I use my Linux laptop with 32GB memory and a good CPU. Maybe the MySQL container in the production setup has some constrains. With Docker one can limit the resources that Docker gives each container. Or the overall host doesn't have much resources. Do you know the numbers of the production system?

Another reason are the simple job data I used with just two columns. I did a new test, this time with 11 columns:

seq,firstname,lastname,age,street,city,state,zip,dollar,pick,date
1,Vincent,Reid,50,Ruwce Parkway,Ursonib,LA,86135,$1297.26,YELLOW,05/23/2024
2,Kenneth,Goodman,64,Vovmow Park,Bujoba,MO,74213,$842.37,BLUE,03/22/1937
3,Travis,Higgins,60,Foba Manor,Zomleaki,MT,43770,$9467.29,YELLOW,06/21/1932
4,Minerva,McCoy,56,Avenu Drive,Lodagab,MA,22653,$4011.00,GREEN,02/08/2016
5,Virginia,Howard,37,Jutebe Court,Idtiwmen,NV,44747,$9778.00,GREEN,01/22/1914
...

and it took longer:

1000 jobs: 31s
10.000 jobs: 104s

If Nicolas has even more complex job data it can take even longer.

Ah, now I re-read the Nicolas' original statement: "Uploading job list is extremely slow, about 3 mins for a 5kb csv file (I stopped counting when I had to upload a 10k trial list, I did it overnight but I think it was more than 1h).". My job data files' size from today's test are 76kB and 769kB. So, it is substantially faster on my system.
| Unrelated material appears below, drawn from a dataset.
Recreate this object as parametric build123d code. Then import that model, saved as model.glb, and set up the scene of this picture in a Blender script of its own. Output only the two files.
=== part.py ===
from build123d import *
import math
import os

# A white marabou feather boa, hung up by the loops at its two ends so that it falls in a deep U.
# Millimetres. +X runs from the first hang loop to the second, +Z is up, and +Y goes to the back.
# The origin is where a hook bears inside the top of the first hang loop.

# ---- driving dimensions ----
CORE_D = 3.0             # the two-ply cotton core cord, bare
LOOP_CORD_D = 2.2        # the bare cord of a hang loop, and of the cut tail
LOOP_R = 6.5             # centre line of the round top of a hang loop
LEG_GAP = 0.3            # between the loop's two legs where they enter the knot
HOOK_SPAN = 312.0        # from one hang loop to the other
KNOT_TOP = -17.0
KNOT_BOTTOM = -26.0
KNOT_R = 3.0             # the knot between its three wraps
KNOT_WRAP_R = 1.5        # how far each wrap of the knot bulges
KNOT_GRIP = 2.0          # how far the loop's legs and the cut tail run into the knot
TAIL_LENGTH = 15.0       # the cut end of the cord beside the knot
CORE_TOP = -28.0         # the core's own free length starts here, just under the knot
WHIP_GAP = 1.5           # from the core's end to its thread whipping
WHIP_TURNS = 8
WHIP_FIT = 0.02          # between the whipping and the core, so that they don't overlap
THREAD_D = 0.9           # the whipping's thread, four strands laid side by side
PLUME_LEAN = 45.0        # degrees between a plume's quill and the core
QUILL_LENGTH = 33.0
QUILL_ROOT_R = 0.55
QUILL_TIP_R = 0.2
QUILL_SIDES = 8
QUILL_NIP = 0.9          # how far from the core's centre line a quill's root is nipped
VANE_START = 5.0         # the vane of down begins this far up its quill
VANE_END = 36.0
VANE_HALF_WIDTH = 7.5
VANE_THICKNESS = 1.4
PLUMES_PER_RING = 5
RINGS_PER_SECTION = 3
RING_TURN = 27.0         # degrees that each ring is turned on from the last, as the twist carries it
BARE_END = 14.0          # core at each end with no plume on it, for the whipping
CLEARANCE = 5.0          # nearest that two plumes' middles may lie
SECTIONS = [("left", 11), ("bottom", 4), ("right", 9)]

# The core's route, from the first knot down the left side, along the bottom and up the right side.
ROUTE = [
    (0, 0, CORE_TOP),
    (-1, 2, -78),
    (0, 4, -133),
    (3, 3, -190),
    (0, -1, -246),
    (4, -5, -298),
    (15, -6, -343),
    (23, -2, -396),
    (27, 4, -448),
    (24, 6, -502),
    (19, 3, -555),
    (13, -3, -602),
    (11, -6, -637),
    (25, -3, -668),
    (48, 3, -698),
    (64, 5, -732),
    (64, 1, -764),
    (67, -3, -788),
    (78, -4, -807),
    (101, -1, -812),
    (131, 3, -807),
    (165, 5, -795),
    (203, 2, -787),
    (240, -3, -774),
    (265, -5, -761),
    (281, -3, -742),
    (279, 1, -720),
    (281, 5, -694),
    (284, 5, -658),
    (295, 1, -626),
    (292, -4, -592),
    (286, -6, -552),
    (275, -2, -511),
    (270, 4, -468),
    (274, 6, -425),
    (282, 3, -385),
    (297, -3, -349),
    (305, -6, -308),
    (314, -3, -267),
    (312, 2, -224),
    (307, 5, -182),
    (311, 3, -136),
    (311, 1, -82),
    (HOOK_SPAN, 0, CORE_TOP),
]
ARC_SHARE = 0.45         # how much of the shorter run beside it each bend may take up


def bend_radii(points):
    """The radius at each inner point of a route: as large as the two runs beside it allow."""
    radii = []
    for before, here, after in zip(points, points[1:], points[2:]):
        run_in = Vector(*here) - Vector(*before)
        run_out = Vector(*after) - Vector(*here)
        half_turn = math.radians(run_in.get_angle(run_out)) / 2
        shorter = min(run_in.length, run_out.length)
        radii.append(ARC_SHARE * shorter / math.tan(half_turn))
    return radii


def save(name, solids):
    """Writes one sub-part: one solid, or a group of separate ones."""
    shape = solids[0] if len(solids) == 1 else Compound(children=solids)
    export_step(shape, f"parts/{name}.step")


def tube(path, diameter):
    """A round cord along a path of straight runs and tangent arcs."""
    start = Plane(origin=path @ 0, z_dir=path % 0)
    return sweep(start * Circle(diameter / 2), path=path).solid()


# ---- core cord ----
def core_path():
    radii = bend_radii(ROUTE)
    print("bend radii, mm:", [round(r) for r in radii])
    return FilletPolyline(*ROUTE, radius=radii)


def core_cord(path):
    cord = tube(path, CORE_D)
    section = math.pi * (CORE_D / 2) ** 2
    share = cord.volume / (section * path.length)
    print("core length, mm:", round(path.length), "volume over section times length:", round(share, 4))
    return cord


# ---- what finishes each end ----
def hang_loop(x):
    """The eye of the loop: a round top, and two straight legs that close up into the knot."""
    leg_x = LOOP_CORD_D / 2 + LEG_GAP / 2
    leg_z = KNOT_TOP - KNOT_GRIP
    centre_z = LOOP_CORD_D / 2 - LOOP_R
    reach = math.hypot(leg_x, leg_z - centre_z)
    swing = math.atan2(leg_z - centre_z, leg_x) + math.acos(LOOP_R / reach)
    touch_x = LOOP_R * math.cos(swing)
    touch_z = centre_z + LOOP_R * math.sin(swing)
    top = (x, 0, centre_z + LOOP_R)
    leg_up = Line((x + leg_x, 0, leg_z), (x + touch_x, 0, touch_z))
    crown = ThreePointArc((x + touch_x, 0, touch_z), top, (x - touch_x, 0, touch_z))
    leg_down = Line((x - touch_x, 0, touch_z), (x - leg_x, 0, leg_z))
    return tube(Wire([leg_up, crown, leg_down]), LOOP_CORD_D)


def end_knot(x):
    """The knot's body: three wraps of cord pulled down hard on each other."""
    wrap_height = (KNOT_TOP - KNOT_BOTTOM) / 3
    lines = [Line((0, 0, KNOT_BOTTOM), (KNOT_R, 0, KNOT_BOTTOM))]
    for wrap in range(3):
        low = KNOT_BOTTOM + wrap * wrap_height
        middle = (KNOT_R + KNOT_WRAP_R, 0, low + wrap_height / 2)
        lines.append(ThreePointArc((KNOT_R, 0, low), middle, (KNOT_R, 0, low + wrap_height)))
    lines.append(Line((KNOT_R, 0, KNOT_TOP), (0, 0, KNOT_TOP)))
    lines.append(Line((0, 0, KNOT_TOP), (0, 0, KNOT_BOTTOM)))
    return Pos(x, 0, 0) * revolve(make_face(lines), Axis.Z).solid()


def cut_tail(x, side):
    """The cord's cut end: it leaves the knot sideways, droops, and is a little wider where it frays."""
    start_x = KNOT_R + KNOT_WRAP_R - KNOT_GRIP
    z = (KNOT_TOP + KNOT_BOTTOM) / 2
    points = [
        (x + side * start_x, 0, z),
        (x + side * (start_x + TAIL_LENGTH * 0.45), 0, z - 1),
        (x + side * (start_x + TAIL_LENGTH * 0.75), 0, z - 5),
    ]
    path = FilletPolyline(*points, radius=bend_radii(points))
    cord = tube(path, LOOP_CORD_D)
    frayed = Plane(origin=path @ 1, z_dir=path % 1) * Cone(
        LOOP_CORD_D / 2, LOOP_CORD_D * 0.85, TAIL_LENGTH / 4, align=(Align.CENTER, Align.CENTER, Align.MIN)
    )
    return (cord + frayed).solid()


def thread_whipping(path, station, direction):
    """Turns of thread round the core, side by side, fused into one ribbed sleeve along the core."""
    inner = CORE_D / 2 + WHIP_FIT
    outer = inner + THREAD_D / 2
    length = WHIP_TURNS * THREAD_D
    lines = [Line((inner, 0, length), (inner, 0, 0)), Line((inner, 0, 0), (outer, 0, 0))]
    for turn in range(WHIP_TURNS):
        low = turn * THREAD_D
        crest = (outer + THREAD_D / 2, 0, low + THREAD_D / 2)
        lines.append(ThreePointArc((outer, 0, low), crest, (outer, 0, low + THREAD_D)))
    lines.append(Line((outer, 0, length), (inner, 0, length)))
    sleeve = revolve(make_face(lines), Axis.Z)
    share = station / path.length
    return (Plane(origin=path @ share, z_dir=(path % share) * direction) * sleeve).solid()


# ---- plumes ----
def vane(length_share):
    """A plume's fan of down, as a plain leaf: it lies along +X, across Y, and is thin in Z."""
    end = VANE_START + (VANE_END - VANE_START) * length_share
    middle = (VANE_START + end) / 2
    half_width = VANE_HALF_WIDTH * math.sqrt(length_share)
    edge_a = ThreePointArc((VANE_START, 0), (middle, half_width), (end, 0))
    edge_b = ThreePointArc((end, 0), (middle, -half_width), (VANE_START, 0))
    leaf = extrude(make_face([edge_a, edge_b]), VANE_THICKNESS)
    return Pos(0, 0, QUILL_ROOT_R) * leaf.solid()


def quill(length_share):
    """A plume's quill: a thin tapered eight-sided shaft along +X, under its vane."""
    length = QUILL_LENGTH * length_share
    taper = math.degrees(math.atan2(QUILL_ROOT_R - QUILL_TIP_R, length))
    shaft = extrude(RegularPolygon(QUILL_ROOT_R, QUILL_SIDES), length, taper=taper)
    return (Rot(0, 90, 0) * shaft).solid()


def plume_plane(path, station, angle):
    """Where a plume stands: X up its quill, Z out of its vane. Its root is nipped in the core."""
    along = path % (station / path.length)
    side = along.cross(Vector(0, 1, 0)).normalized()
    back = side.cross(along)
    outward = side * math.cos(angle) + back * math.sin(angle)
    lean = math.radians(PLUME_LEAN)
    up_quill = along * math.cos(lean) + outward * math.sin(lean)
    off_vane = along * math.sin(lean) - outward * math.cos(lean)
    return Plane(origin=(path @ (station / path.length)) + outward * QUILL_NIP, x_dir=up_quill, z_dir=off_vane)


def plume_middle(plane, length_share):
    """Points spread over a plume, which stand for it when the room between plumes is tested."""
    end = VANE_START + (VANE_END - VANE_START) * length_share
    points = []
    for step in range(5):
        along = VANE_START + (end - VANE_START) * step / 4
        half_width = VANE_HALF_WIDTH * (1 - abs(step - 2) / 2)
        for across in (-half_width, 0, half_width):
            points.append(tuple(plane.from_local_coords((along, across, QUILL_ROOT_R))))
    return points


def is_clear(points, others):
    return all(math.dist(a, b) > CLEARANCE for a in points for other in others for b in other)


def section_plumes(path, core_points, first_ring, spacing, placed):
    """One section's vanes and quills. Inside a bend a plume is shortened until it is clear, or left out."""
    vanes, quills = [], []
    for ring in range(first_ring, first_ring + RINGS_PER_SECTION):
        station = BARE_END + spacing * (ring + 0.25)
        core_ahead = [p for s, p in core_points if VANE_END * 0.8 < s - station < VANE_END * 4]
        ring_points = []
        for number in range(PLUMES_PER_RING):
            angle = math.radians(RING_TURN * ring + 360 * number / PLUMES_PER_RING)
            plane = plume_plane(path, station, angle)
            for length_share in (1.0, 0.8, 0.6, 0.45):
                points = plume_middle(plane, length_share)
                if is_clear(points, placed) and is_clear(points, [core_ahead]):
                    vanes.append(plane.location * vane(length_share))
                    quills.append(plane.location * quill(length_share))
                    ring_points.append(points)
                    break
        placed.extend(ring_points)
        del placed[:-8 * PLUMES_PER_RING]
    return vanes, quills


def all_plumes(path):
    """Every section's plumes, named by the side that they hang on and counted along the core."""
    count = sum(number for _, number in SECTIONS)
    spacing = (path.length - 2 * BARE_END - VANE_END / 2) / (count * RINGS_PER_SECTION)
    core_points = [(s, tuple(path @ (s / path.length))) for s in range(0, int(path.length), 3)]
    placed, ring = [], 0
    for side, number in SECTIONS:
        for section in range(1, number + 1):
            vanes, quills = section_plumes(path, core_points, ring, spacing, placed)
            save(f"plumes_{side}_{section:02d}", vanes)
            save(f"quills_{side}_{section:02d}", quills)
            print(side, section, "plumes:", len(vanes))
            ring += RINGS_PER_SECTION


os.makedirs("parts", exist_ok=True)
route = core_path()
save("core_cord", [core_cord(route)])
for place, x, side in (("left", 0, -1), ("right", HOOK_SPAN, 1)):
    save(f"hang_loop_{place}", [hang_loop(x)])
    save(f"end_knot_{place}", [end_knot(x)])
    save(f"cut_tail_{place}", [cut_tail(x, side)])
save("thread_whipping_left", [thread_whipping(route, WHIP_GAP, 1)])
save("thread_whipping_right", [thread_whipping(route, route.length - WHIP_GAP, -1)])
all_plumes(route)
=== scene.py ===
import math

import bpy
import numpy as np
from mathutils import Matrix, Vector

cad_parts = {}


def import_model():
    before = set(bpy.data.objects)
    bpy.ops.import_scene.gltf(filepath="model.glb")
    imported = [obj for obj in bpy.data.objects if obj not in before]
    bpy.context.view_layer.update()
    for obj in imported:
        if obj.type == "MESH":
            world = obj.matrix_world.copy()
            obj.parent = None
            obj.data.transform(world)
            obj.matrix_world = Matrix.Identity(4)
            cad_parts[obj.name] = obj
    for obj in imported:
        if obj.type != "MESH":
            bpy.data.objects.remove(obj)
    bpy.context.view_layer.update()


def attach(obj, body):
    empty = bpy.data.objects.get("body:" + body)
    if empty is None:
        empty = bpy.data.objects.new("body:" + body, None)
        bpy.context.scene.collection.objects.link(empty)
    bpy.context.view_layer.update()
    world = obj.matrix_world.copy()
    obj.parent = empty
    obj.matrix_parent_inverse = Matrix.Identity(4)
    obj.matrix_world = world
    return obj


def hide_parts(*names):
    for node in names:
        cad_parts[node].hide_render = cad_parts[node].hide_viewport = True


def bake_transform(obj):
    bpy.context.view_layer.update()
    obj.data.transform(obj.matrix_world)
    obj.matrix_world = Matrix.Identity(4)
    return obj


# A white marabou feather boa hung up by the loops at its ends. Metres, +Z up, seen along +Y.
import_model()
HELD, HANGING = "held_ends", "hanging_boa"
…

I have three ideas for the cause:

Like you stated already the production system might have some constraints. We need to know the system setup there: CPU, memory, disk (free and used).
The MySQL container might have some limitations.
Another thing that comes to my mind: MySQL has a binary log that is often activated by default in newer versions but that can eat up a substantial amount of resources. In most cases the binary log is never used and instead because there are other backups available and it can be safely deactivated.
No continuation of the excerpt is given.